> _Written request_:
Reproduce the listing below in its entirety. Change nothing.

Lines of data:
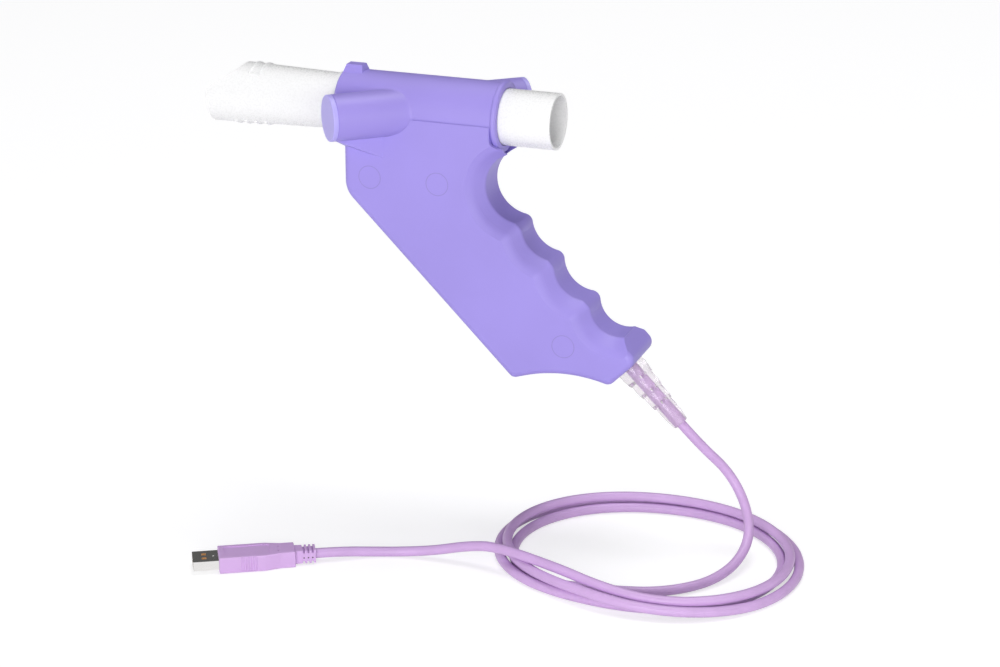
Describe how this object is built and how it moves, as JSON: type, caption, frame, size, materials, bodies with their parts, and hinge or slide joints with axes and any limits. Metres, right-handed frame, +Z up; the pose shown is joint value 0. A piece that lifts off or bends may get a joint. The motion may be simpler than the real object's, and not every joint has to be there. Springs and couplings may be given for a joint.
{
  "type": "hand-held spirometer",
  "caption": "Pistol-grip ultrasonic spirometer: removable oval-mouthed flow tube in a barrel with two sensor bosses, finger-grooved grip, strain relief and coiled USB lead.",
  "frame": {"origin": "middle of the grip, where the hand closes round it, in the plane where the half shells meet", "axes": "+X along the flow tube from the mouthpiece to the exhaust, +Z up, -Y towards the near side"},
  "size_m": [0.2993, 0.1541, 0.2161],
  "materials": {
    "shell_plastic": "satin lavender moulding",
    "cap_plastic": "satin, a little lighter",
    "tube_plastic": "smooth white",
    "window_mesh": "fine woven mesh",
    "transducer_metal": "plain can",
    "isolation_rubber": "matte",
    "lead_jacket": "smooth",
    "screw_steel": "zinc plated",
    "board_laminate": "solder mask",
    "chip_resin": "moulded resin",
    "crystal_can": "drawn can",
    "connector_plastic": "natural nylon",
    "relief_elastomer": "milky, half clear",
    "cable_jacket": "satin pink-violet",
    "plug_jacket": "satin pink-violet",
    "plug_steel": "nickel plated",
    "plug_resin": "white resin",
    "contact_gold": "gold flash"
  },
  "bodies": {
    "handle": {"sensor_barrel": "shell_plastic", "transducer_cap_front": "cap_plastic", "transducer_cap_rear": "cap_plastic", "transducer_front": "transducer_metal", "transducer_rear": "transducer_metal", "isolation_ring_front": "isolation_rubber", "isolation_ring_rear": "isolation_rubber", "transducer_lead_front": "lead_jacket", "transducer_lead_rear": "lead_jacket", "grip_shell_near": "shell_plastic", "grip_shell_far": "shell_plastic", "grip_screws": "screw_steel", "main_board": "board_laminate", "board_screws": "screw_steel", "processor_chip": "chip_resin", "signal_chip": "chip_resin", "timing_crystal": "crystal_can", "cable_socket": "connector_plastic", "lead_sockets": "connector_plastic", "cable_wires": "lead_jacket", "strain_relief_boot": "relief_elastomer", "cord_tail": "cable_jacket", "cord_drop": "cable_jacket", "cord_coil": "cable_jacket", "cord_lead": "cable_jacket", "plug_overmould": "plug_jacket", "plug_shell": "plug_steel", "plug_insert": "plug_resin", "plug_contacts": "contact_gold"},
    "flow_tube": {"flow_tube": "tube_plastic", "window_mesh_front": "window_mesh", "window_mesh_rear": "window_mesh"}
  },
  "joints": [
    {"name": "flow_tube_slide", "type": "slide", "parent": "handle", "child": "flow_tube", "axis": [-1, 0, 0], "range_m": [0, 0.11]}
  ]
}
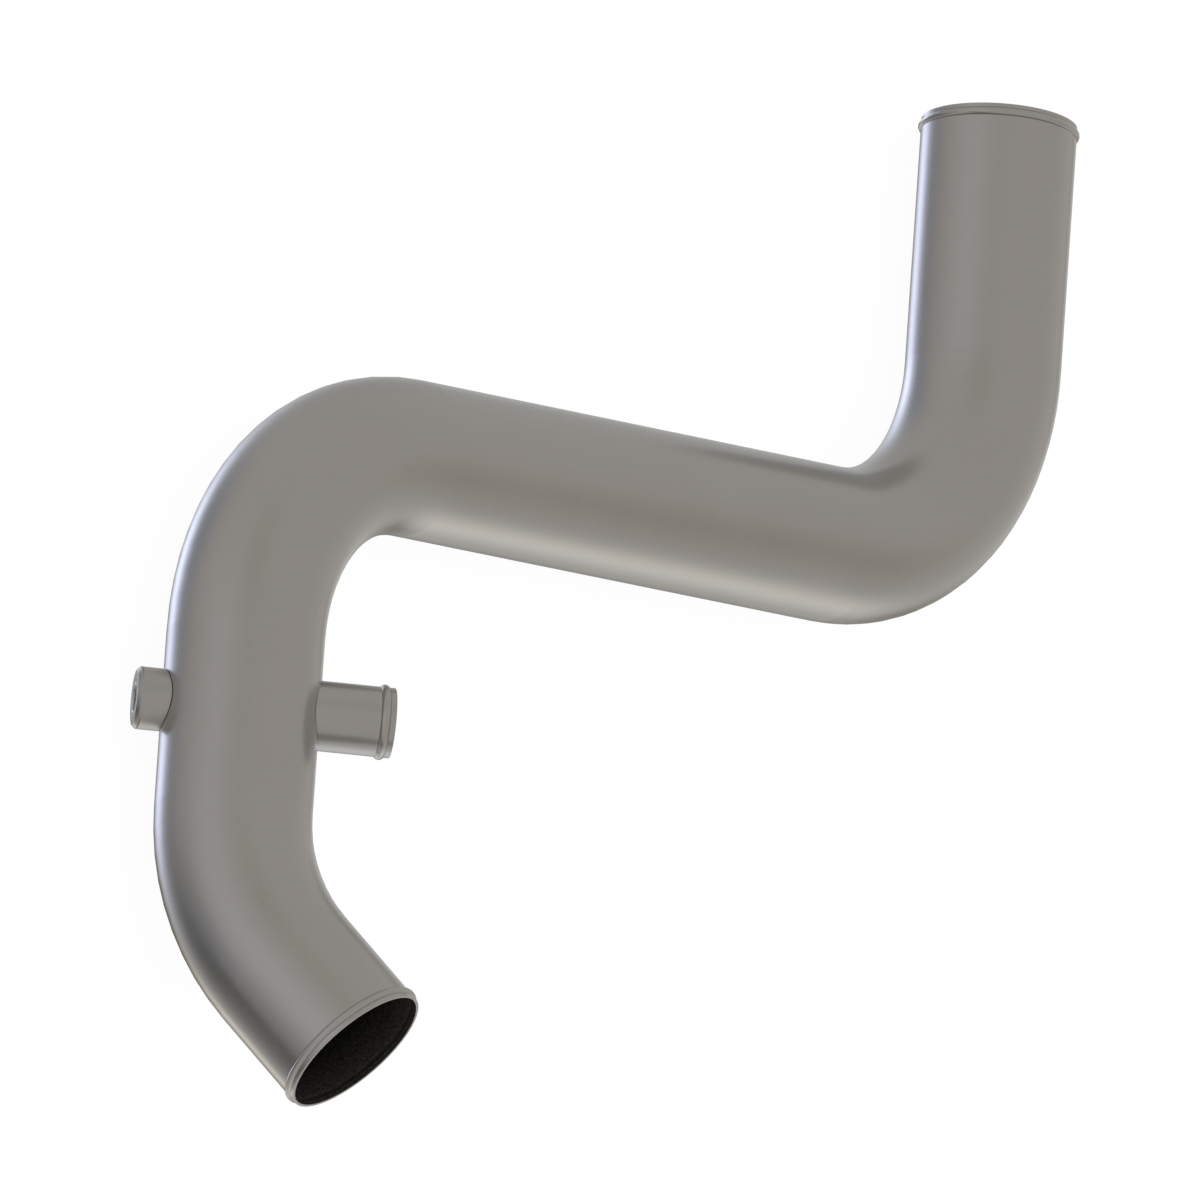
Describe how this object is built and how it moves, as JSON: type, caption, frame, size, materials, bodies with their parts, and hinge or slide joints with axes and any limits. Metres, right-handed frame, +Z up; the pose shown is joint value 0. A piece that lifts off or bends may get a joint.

> _Answer to this exercise_:
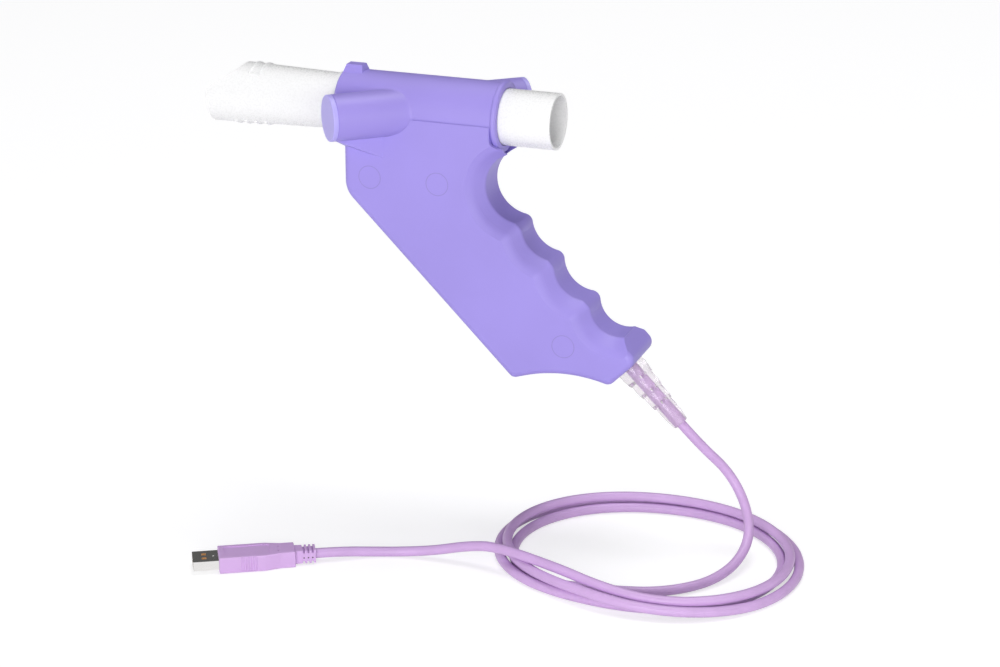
Describe how this object is built and how it moves, as JSON: type, caption, frame, size, materials, bodies with their parts, and hinge or slide joints with axes and any limits. Metres, right-handed frame, +Z up; the pose shown is joint value 0. A piece that lifts off or bends may get a joint. The motion may be simpler than the real object's, and not every joint has to be there. Springs and couplings may be given for a joint.
{
  "type": "hand-held spirometer",
  "caption": "Pistol-grip ultrasonic spirometer: removable oval-mouthed flow tube in a barrel with two sensor bosses, finger-grooved grip, strain relief and coiled USB lead.",
  "frame": {"origin": "middle of the grip, where the hand closes round it, in the plane where the half shells meet", "axes": "+X along the flow tube from the mouthpiece to the exhaust, +Z up, -Y towards the near side"},
  "size_m": [0.2993, 0.1541, 0.2161],
  "materials": {
    "shell_plastic": "satin lavender moulding",
    "cap_plastic": "satin, a little lighter",
    "tube_plastic": "smooth white",
    "window_mesh": "fine woven mesh",
    "transducer_metal": "plain can",
    "isolation_rubber": "matte",
    "lead_jacket": "smooth",
    "screw_steel": "zinc plated",
    "board_laminate": "solder mask",
    "chip_resin": "moulded resin",
    "crystal_can": "drawn can",
    "connector_plastic": "natural nylon",
    "relief_elastomer": "milky, half clear",
    "cable_jacket": "satin pink-violet",
    "plug_jacket": "satin pink-violet",
    "plug_steel": "nickel plated",
    "plug_resin": "white resin",
    "contact_gold": "gold flash"
  },
  "bodies": {
    "handle": {"sensor_barrel": "shell_plastic", "transducer_cap_front": "cap_plastic", "transducer_cap_rear": "cap_plastic", "transducer_front": "transducer_metal", "transducer_rear": "transducer_metal", "isolation_ring_front": "isolation_rubber", "isolation_ring_rear": "isolation_rubber", "transducer_lead_front": "lead_jacket", "transducer_lead_rear": "lead_jacket", "grip_shell_near": "shell_plastic", "grip_shell_far": "shell_plastic", "grip_screws": "screw_steel", "main_board": "board_laminate", "board_screws": "screw_steel", "processor_chip": "chip_resin", "signal_chip": "chip_resin", "timing_crystal": "crystal_can", "cable_socket": "connector_plastic", "lead_sockets": "connector_plastic", "cable_wires": "lead_jacket", "strain_relief_boot": "relief_elastomer", "cord_tail": "cable_jacket", "cord_drop": "cable_jacket", "cord_coil": "cable_jacket", "cord_lead": "cable_jacket", "plug_overmould": "plug_jacket", "plug_shell": "plug_steel", "plug_insert": "plug_resin", "plug_contacts": "contact_gold"},
    "flow_tube": {"flow_tube": "tube_plastic", "window_mesh_front": "window_mesh", "window_mesh_rear": "window_mesh"}
  },
  "joints": [
    {"name": "flow_tube_slide", "type": "slide", "parent": "handle", "child": "flow_tube", "axis": [-1, 0, 0], "range_m": [0, 0.11]}
  ]
}
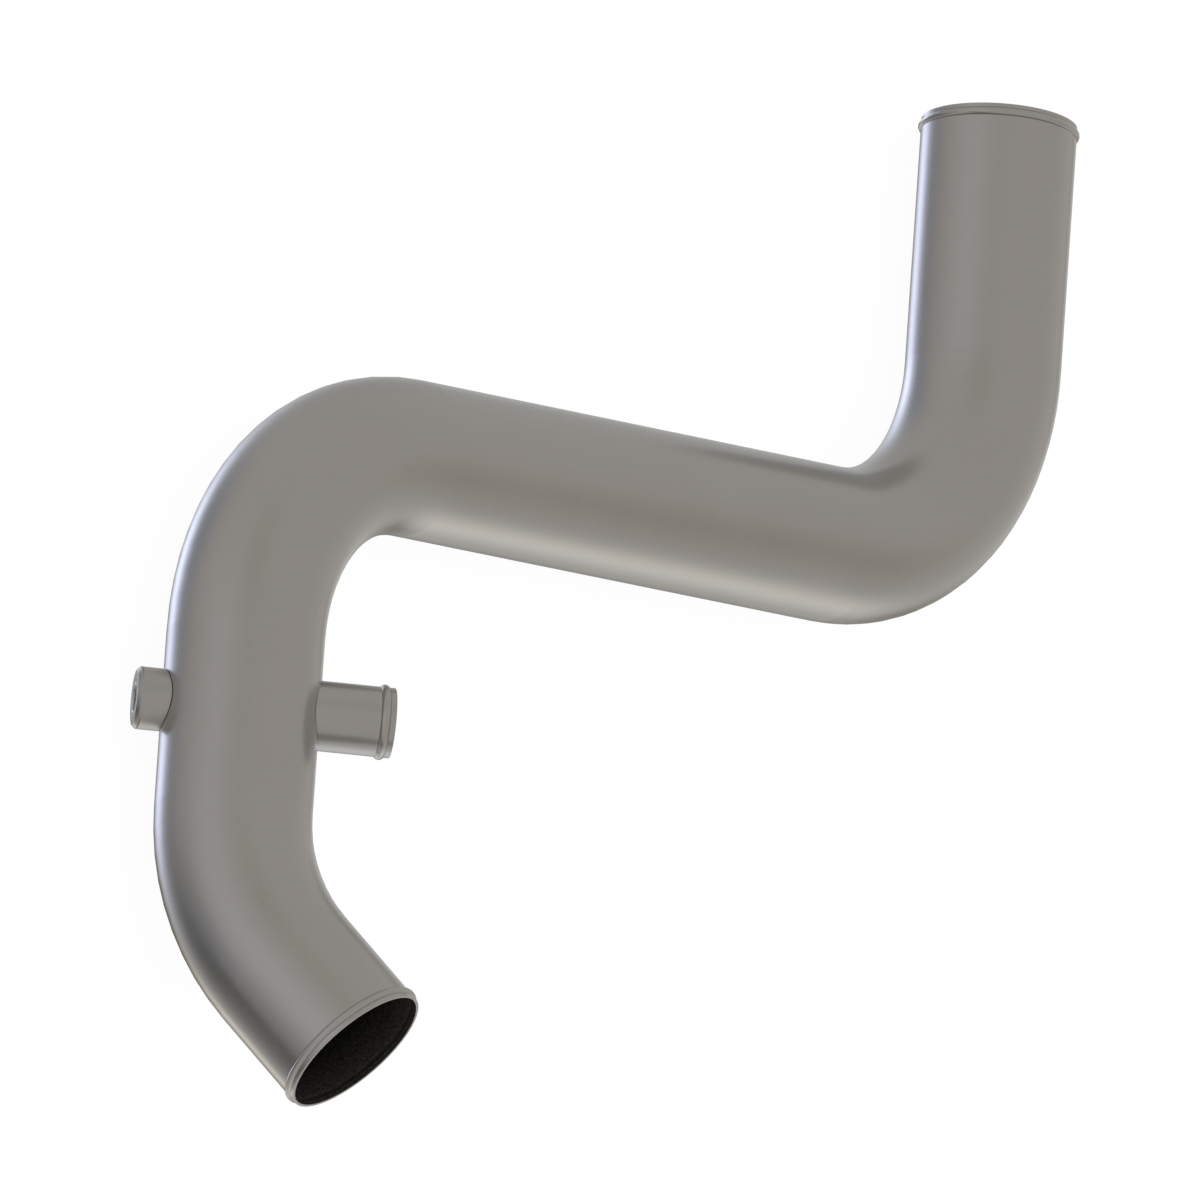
Describe how this object is built and how it moves, as JSON: type, caption, frame, size, materials, bodies with their parts, and hinge or slide joints with axes and any limits. Metres, right-handed frame, +Z up; the pose shown is joint value 0. A piece that lifts off or bends may get a joint.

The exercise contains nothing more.